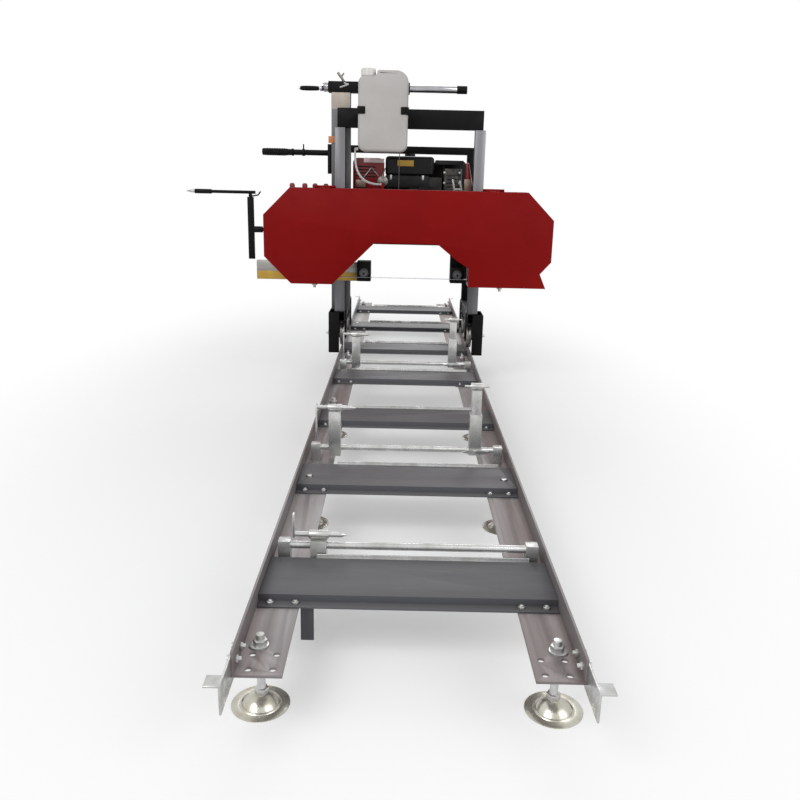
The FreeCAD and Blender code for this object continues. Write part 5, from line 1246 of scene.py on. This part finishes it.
    def _right_side(self) -> None:
        """Makes the cylinder cover, the heat shield, the bolts, the clutch handle and the bent bracket."""
        cover = box("cylinder_cover", *self.cylinder)
        softened(cover, self.corner_round, 4, self._top_edge)
        self.added(cover, "head", Paint.ENGINE, "engine_metal", 0.004)
        top = box("heat_shield.top", *self.shield_top)
        front = box("heat_shield.front", *self.shield_front)
        legs = [box(f"heat_shield.leg_{n}", (x, 0.820, 1.255), (x + self.leg_width, 0.845, 1.310))
                for n, x in enumerate(self.shield_legs)]
        shield = joined("heat_shield", [top, front] + legs)
        self.added(shield, "head", Paint.ENGINE, "muffler_metal", 0.0015)
        bolts = [stacked(f"cylinder_bolt_{n}", (x, self.bolt_front, z), Axis.BACK_Y, self.bolt_rings, 6)
                 for n, (x, z) in enumerate(self.bolt_places)]
        self.added(joined("cylinder_bolts", bolts), "head", Paint.ZINC, "muffler_metal")
        handle = bar("clutch_handle", *self.clutch_handle, 0.026, 8, 0.42)
        self.added(handle, "head", Paint.ENGINE_RED, "shroud_red", self.edge)
        post = box("clutch_post", *self.clutch_post)
        self.added(post, "head", Paint.BRONZE, "muffler_metal", 0.002)
        fork = [bar(f"bent_bracket.{n}", *ends, radius, 4) for n, ends, radius in self.bracket]
        self.added(joined("bent_bracket", fork), "head", Paint.ZINC, "muffler_metal", self.sheet_edge)


@dataclass
class Studio:
    """The plain floor, the soft lamps and the camera."""

    camera_place: Point = (0.1954, -4.229, 1.2154)
    pitch_down: float = 0.27115
    turn: float = -0.00295
    roll: float = 0.02275
    lens: float = 36.16
    floor_half: float = 14.0
    floor_colour: Colour = (0.93, 0.93, 0.925)
    fade: tuple[float, float] = (0.8, 2.2)
    least_white: float = 0.3
    world_light: float = 0.5
    world_tint: tuple[float, float, float, float] = (0.95, 0.97, 1.0, 1)
    aim: Point = (0.2, 0.0, 0.7)
    long_fade: Point = (1.0, 0.42, 1.0)
    lamps: tuple[tuple[str, Point, float, float], ...] = (
        ("key", (-3.2, -5.5, 5.2), 4.0, 255), ("fill", (4.6, -4.5, 3.6), 4.0, 125),
        ("back", (0.5, 6.5, 5.0), 5.0, 200))

    def build(self) -> None:
        """Adds the floor, lamps, world and camera."""
        self._floor()
        for lamp in self.lamps:
            self._lamp(*lamp)
        self._world()
        bpy.context.scene.view_settings.view_transform = "Standard"
        self._camera()

    @staticmethod
    def _looked_at(tree: bpy.types.NodeTree) -> bpy.types.NodeSocket:
        """Adds what tells straight, mirrored and see-through looks from the light on other surfaces.

        Args:
            tree: the shader's tree.

        Returns:
            A socket that is 1 for such looks.
        """
        path = tree.nodes.new("ShaderNodeLightPath")
        near = tree.nodes.new("ShaderNodeMath")
        near.operation = "MAXIMUM"
        both = tree.nodes.new("ShaderNodeMath")
        both.operation = "MAXIMUM"
        tree.links.new(path.outputs["Is Camera Ray"], near.inputs[0])
        tree.links.new(path.outputs["Is Glossy Ray"], near.inputs[1])
        tree.links.new(near.outputs[0], both.inputs[0])
        tree.links.new(path.outputs["Is Transmission Ray"], both.inputs[1])
        return both.outputs[0]

    def _world(self) -> None:
        """Lights the scene evenly from all round and shows white behind it."""
        world = bpy.data.worlds.new("studio")
        world.use_nodes = True
        tree = world.node_tree
        lit = tree.nodes["Background"]
        lit.inputs["Color"].default_value = self.world_tint
        lit.inputs["Strength"].default_value = self.world_light
        shown = tree.nodes.new("ShaderNodeBackground")
        shown.inputs["Color"].default_value = (1, 1, 1, 1)
        mix = tree.nodes.new("ShaderNodeMixShader")
        tree.links.new(self._looked_at(tree), mix.inputs["Fac"])
        tree.links.new(lit.outputs[0], mix.inputs[1])
        tree.links.new(shown.outputs[0], mix.inputs[2])
        tree.links.new(mix.outputs[0], tree.nodes["World Output"].inputs["Surface"])
        bpy.context.scene.world = world

    def _floor(self) -> None:
        """A wide plain floor that keeps the machine's shadow and turns white further out."""
        bpy.ops.mesh.primitive_plane_add(size=2 * self.floor_half, location=(0, 0, 0))
        floor = settle(bpy.context.object)
        floor.name = "floor"
        material = bpy.data.materials.new("studio_floor")
        material.use_nodes = True
        tree = material.node_tree
        matt = tree.nodes["Principled BSDF"]
        matt.inputs["Base Color"].default_value = linear(self.floor_colour)
        matt.inputs["Roughness"].default_value = 0.8
        matt.inputs["Specular IOR Level"].default_value = 0.1
        place = tree.nodes.new("ShaderNodeTexCoord")
        shrink = tree.nodes.new("ShaderNodeVectorMath")
        shrink.operation = "MULTIPLY"
        shrink.inputs[1].default_value = self.long_fade
        reach = tree.nodes.new("ShaderNodeVectorMath")
        reach.operation = "LENGTH"
        fade = tree.nodes.new("ShaderNodeMapRange")
        fade.interpolation_type = "SMOOTHSTEP"
        fade.inputs["From Min"].default_value, fade.inputs["From Max"].default_value = self.fade
        fade.inputs["To Min"].default_value = self.least_white
        both = tree.nodes.new("ShaderNodeMath")
        both.operation = "MULTIPLY"
        white = tree.nodes.new("ShaderNodeEmission")
        white.inputs["Color"].default_value = (1, 1, 1, 1)
        mix = tree.nodes.new("ShaderNodeMixShader")
        tree.links.new(place.outputs["Object"], shrink.inputs[0])
        tree.links.new(shrink.outputs[0], reach.inputs[0])
        tree.links.new(reach.outputs["Value"], fade.inputs["Value"])
        tree.links.new(fade.outputs["Result"], both.inputs[0])
        tree.links.new(self._looked_at(tree), both.inputs[1])
        tree.links.new(both.outputs[0], mix.inputs["Fac"])
        tree.links.new(matt.outputs[0], mix.inputs[1])
        tree.links.new(white.outputs[0], mix.inputs[2])
        tree.links.new(mix.outputs[0], tree.nodes["Material Output"].inputs["Surface"])
        floor.data.materials.append(material)

    def _lamp(self, name: str, place: Point, size: float, power: float) -> None:
        """Adds a square soft lamp aimed at the machine.

        Args:
            name: the lamp's name.
            place: where it stands.
            size: its side.
            power: its power in watts.
        """
        data = bpy.data.lights.new(name, "AREA")
        data.size = size
        data.energy = power
        lamp = bpy.data.objects.new(name, data)
        lamp.location = place
        aim = Vector(self.aim) - Vector(place)
        lamp.rotation_euler = aim.to_track_quat("-Z", "Y").to_euler()
        bpy.context.scene.collection.objects.link(lamp)

    def _camera(self) -> None:
        """Places the camera at the photograph's viewpoint."""
        data = bpy.data.cameras.new("camera")
        data.lens = self.lens
        data.clip_end = 100
        camera = bpy.data.objects.new("camera", data)
        turn = (Matrix.Rotation(self.turn, 4, "Z") @ Matrix.Rotation(math.pi / 2 - self.pitch_down, 4, "X")
                @ Matrix.Rotation(self.roll, 4, "Z"))
        camera.matrix_world = Matrix.Translation(self.camera_place) @ turn
        bpy.context.scene.collection.objects.link(camera)
        bpy.context.scene.camera = camera


def main() -> None:
    """Builds the whole scene round the frame."""
    logging.basicConfig(level=logging.INFO, format="%(name)s %(message)s")
    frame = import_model()
    Studio().build()
    for kind in (Water, Track, Clamps, Carriage, Hoist, Head, Engine):
        assembly = kind(frame)
        assembly.build()
        LOG.info("%s has %d pieces", kind.__name__, len(assembly.made))
    bpy.context.view_layer.update()


if __name__ == "__main__":
    main()
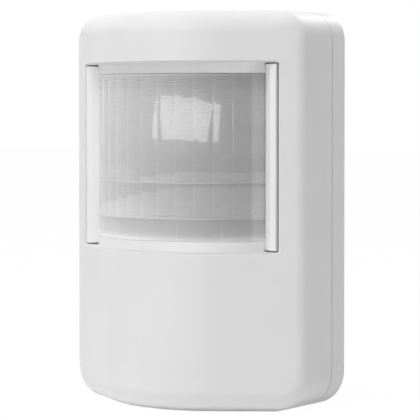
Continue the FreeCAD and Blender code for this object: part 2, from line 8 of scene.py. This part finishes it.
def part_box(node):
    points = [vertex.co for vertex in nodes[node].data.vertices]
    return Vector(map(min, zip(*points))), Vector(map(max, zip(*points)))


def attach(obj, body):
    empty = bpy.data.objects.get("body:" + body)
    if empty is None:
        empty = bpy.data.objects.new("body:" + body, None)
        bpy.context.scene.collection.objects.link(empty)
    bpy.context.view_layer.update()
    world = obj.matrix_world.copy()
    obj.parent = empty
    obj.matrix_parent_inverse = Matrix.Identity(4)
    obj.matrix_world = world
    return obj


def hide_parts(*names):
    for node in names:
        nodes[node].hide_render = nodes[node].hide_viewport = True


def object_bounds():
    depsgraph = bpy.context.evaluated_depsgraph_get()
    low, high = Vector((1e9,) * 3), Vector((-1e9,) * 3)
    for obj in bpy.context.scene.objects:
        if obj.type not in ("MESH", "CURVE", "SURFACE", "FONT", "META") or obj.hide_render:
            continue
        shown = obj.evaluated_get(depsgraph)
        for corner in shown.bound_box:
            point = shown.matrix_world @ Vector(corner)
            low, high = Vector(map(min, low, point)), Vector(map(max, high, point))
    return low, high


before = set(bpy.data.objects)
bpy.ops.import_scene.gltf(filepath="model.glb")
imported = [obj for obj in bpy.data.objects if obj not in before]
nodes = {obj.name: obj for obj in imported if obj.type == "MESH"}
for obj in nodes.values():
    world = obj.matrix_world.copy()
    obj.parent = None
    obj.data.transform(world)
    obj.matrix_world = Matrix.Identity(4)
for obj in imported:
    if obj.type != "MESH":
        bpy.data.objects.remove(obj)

cad_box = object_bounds()
MM = 0.001

# Camera: its turn and dip in degrees, where it stands, and its focal length in millimetres
VIEW_TURN = 34.559
VIEW_DISTANCE = 575.54 * MM
VIEW_SIDE = -5.632 * MM
VIEW_HEIGHT = 26.555 * MM
VIEW_DIP = 1.721
VIEW_LENS = 177.947
VIEW_SENSOR = 36.0
VIEW_SHIFT = -0.09
VIEW_NEAREST = 0.01
VIEW_FARTHEST = 20.0

# Lens array, seen in plan as a segment of a cylinder about an upright axis. Its two upper
# rows share their seams, and the lower row has wider segments
lens_low, lens_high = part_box("fresnel_lens")
LENS_RADIUS = 33.0 * MM
LENS_SEAM_RISE = 0.12 * MM
LENS_AXIS_Y = lens_low.y + LENS_RADIUS + LENS_SEAM_RISE
LENS_RIM = 1.2 * MM
LENS_GAP = 0.05 * MM
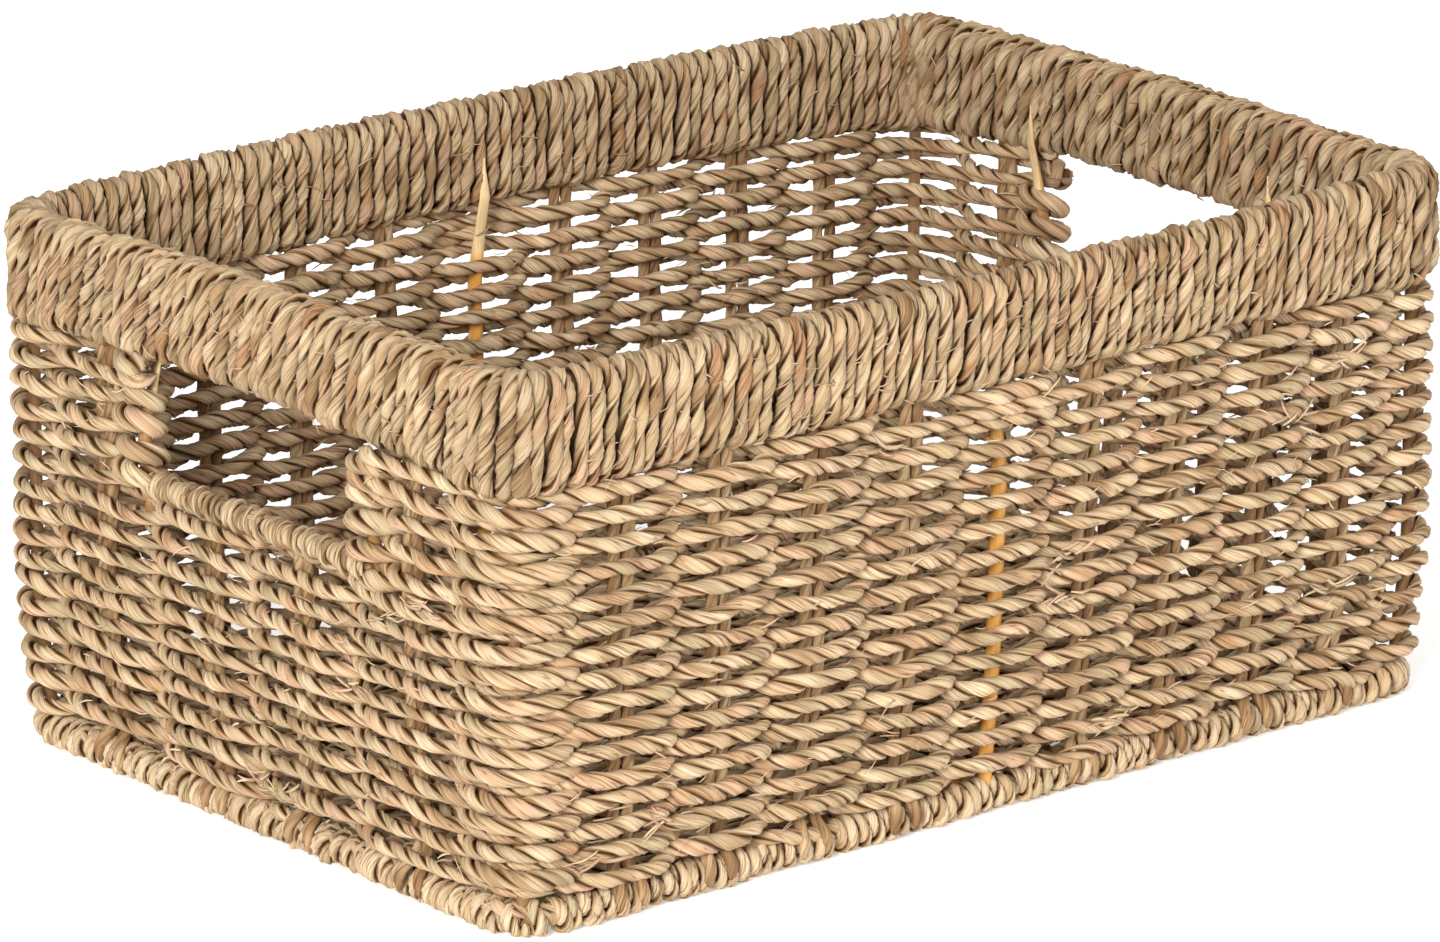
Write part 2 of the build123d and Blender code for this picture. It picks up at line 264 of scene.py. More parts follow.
___
WRITTEN EXERCISE: Repeat only the lines from the one holding "bpy.data.objects.remove(obj)" through the last line of the data.

WRITTEN SOLUTION:
        bpy.data.objects.remove(obj)

cad_box = object_bounds()
MM = 0.001

# Camera: its turn and dip in degrees, where it stands, and its focal length in millimetres
VIEW_TURN = 34.559
VIEW_DISTANCE = 575.54 * MM
VIEW_SIDE = -5.632 * MM
VIEW_HEIGHT = 26.555 * MM
VIEW_DIP = 1.721
VIEW_LENS = 177.947
VIEW_SENSOR = 36.0
VIEW_SHIFT = -0.09
VIEW_NEAREST = 0.01
VIEW_FARTHEST = 20.0

# Lens array, seen in plan as a segment of a cylinder about an upright axis. Its two upper
# rows share their seams, and the lower row has wider segments
lens_low, lens_high = part_box("fresnel_lens")
LENS_RADIUS = 33.0 * MM
LENS_SEAM_RISE = 0.12 * MM
LENS_AXIS_Y = lens_low.y + LENS_RADIUS + LENS_SEAM_RISE
LENS_RIM = 1.2 * MM
LENS_GAP = 0.05 * MM
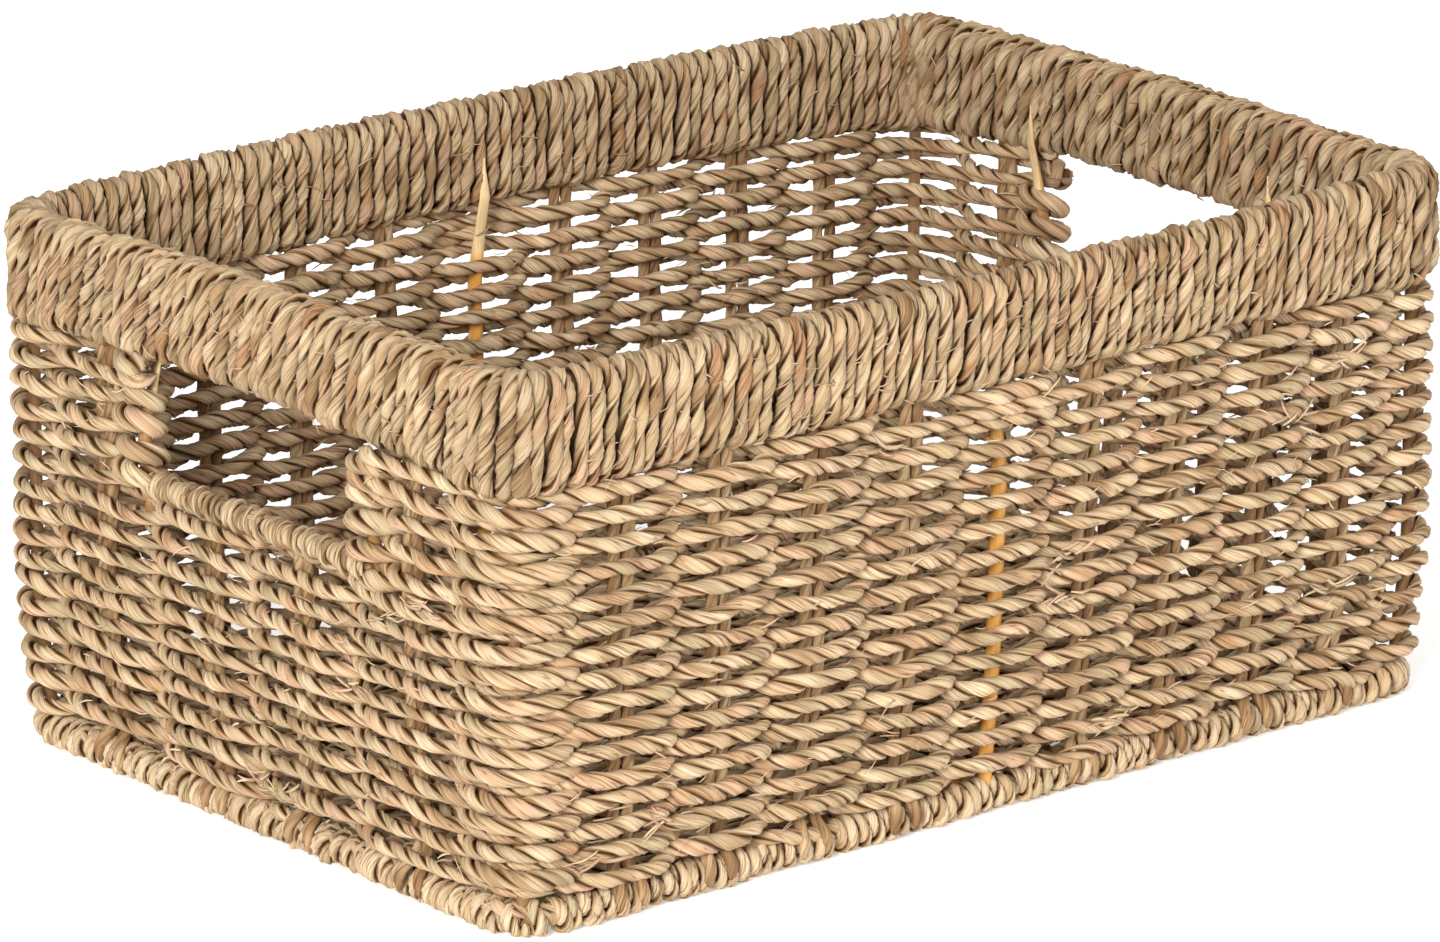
Write part 2 of the build123d and Blender code for this picture. It picks up at line 264 of scene.py. More parts follow.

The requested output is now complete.